The local densities defined in the Irving and Kirkwood formulations are ensemble averaged point functions. The ensemble averaging was described by Irving and Kirkwood as "*repeating the observations many times*" [3]. In the early version of the AFT formulation [1], the local densities were also defined as ensemble averages and hence the governing equations were written in terms of ensemble-averaged local densities. In the later version of the AFT formulation [2], the local densities are instantaneous quantities, according to argument by Evan and Morris [8], who wrote "*$\ldots$ the reason for considering instantaneous expressions is two-fold. The fluxes are based upon conservation laws and these laws are valid instantaneously for every member of the ensemble. They do not require ensemble averaging to be true. Secondly, most computer simulation involves calculating system properties from a single system trajectory. Ensemble averaging is almost never used because it is relatively expensive in computer time*".

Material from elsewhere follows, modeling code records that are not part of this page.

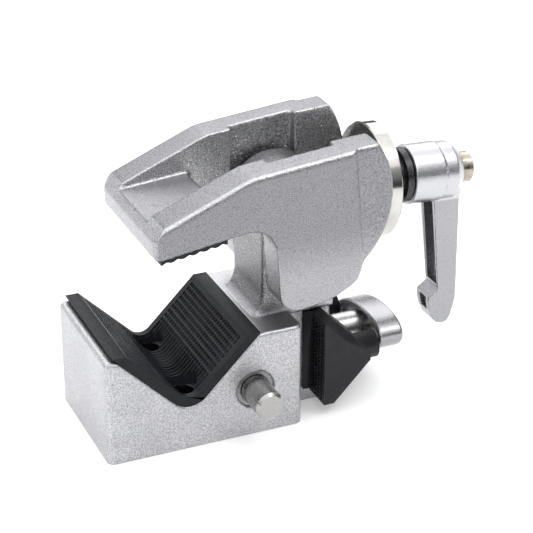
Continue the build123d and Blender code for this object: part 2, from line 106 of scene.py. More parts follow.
# ---- finish, painted shade and painted highlights -----------------------------------------------
# Edge colour of the castings: partly worn metal, partly a painted highlight.
EDGE_WEAR_AND_HIGHLIGHT = (0.86, 0.86, 0.87)
STEM_SHADE_START_Z = 35.9 * MM
STEM_SHADE_FULL_Z = 38.5 * MM
# Where the outer cheeks get painted shade, and the heights between which it goes from painted light low down
# to painted shade higher up.
CHEEK_SHADE_START_Y = 20.0 * MM
CHEEK_SHADE_FULL_Y = 21.5 * MM
CHEEK_PAINTED_LIGHT_Z = 50.0 * MM
CHEEK_PAINTED_SHADE_Z = 68.0 * MM
# Side walls inside this distance are painted lighter as painted highlight.
SLOT_WALL_Y = 15.9 * MM
SLOT_WALL_END_Y = 16.2 * MM
# The hub within this radius of the screw is painted brighter as painted highlight.
HUB_SHEEN_R = 9.95 * MM
HUB_SHEEN_END_R = 10.4 * MM
SCRATCH_RELIEF = 0.004 * MM
WELD_DISTANCE = 0.002 * MM

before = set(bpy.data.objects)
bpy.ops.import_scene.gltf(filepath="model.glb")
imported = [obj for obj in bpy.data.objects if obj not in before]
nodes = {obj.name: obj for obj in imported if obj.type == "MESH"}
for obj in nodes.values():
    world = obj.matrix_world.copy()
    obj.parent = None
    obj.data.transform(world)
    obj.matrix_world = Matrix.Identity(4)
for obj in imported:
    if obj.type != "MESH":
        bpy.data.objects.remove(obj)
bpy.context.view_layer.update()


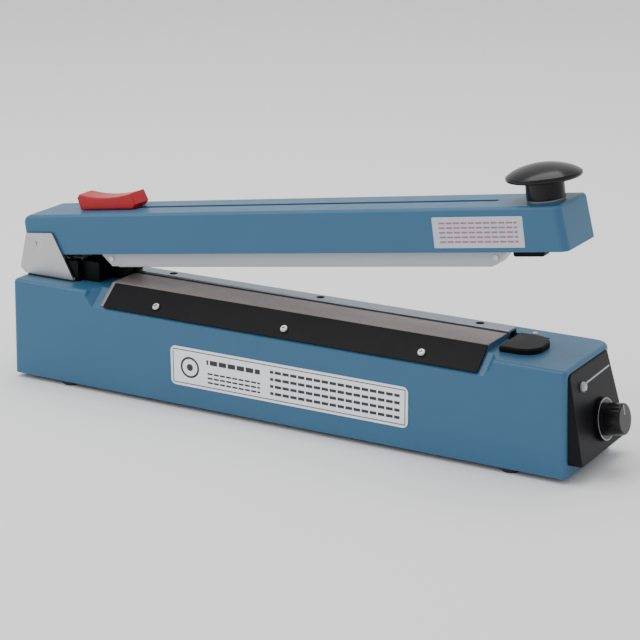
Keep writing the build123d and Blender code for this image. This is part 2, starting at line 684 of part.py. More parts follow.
# ---------------------------------------------------------------- switch and its cover
with BuildPart() as switch_cover:
    rest_x0 = x_left + rest_start
    rest_x1 = x_left + rest_end
    with BuildSketch(Plane.XY.offset(z_top)):
        with Locations(((rest_x0 + rest_x1) / 2, y_front + (rest_front + rest_back) / 2)):
            Rectangle(rest_x1 - rest_x0, rest_back - rest_front)
        fillet(vertices().group_by(Axis.X)[-1], radius=13)
        fillet(vertices().group_by(Axis.X)[0], radius=1.5)
    extrude(amount=rest_rise)
    fillet(switch_cover.faces().sort_by(Axis.Z)[-1].edges(), radius=1.2)
    with Locations(((rest_x0 + rest_x1) / 2, y_front + (rest_front + rest_back) / 2, z_top)):
        Cylinder(4, rest_rise - 2, align=(Align.CENTER, Align.CENTER, Align.MIN), mode=Mode.SUBTRACT)
finish(switch_cover.part, "switch_cover")

z_plunger_top = z_top + plunger_head_rise
plunger_foot = z_roof - 4.5
with BuildPart() as switch_plunger:
    with Locations((plunger_x, plunger_y, plunger_foot)):
        Cylinder(plunger_diameter / 2, z_plunger_top - plunger_foot, align=(Align.CENTER, Align.CENTER, Align.MIN))
    fillet(switch_plunger.faces().sort_by(Axis.Z)[-1].edges(), radius=1.2)
    with Locations((plunger_x, plunger_y, z_roof - 0.3)):
        Cylinder(plunger_diameter / 2 + 1.6, 1.4, align=(Align.CENTER, Align.CENTER, Align.MAX))
finish(switch_plunger.part, "switch_plunger")

switch_size = (28.0, 10.0, 16.0)
switch_top = plunger_foot - plunger_travel - 0.4
with BuildPart() as micro_switch:
    with Locations((plunger_x, plunger_y, switch_top)):
        Box(*switch_size, align=(Align.CENTER, Align.CENTER, Align.MAX))
    with Locations(*[(plunger_x + dx, plunger_y, switch_top - switch_size[2]) for dx in (-10, 0, 10)]):
        Box(4.8, 0.8, 7, align=(Align.CENTER, Align.CENTER, Align.MAX))
    with Locations(*[Location((plunger_x + dx, plunger_y, switch_top - 12), (90, 0, 0)) for dx in (-11, 11)]):
        Cylinder(m3 / 2 + thread_clearance, 20, mode=Mode.SUBTRACT)
finish(micro_switch.part, "micro_switch")

plate_y = plunger_y - switch_size[1] / 2 - 0.6
with BuildPart() as switch_bracket:
    with BuildSketch(Plane.XZ.offset(-plate_y)):
        with Locations((plunger_x, (z_roof + switch_top - switch_size[2]) / 2)):
            Rectangle(switch_size[0], z_roof - switch_top + switch_size[2])
        with Locations(*[(plunger_x + dx, switch_top - 12) for dx in (-11, 11)]):
            Circle(m3 / 2 + 0.2, mode=Mode.SUBTRACT)
    extrude(amount=0.6, both=True)
    with BuildSketch(Plane.XY.offset(z_roof)):
        with Locations((plunger_x, plate_y - 4.2)):
            Rectangle(switch_size[0], 8.4)
        with Locations(*[(x, switch_flange_y) for x in switch_flange_xs]):
            Circle(m3 / 2 + 0.2, mode=Mode.SUBTRACT)
    extrude(amount=-1.2)
finish(switch_bracket.part, "switch_bracket")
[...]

Note that the AFT local densities and governing equations were derived as an extension of the Irving and Kirkwood's formulation of the equations of hydrodynamics. Consequently, they differ from other statistical mechanical formulations that follow the Gibbs' equilibrium statistical theory of ensembles. Popular equilibrium ensembles include (i) the microcanonical ensemble, which describes a systems isolated from its surroundings and governed by Hamilton's equations of motion (NVE), (ii) the canonical ensemble, which describe a system in constant contact with a heat bath of constant temperature (NVT), and (iii) the isothermal-isobaric ensembles, which describes systems in contact with a thermostat at temperature $T$ and a barostat at pressure $P$ (NPT) [9]. These ensembles, known as equilibrium ensembles and allowing a wide variety of thermodynamic and structural properties of systems to be computed, can be realized in dynamic CAC, in which a finite temperature can be achieved via lattice dynamic-based shape functions [10]. Alternatively, in the current code, a Langevin thermostat is realized while a constant pressure/stress is maintained via a Berendsen barostat.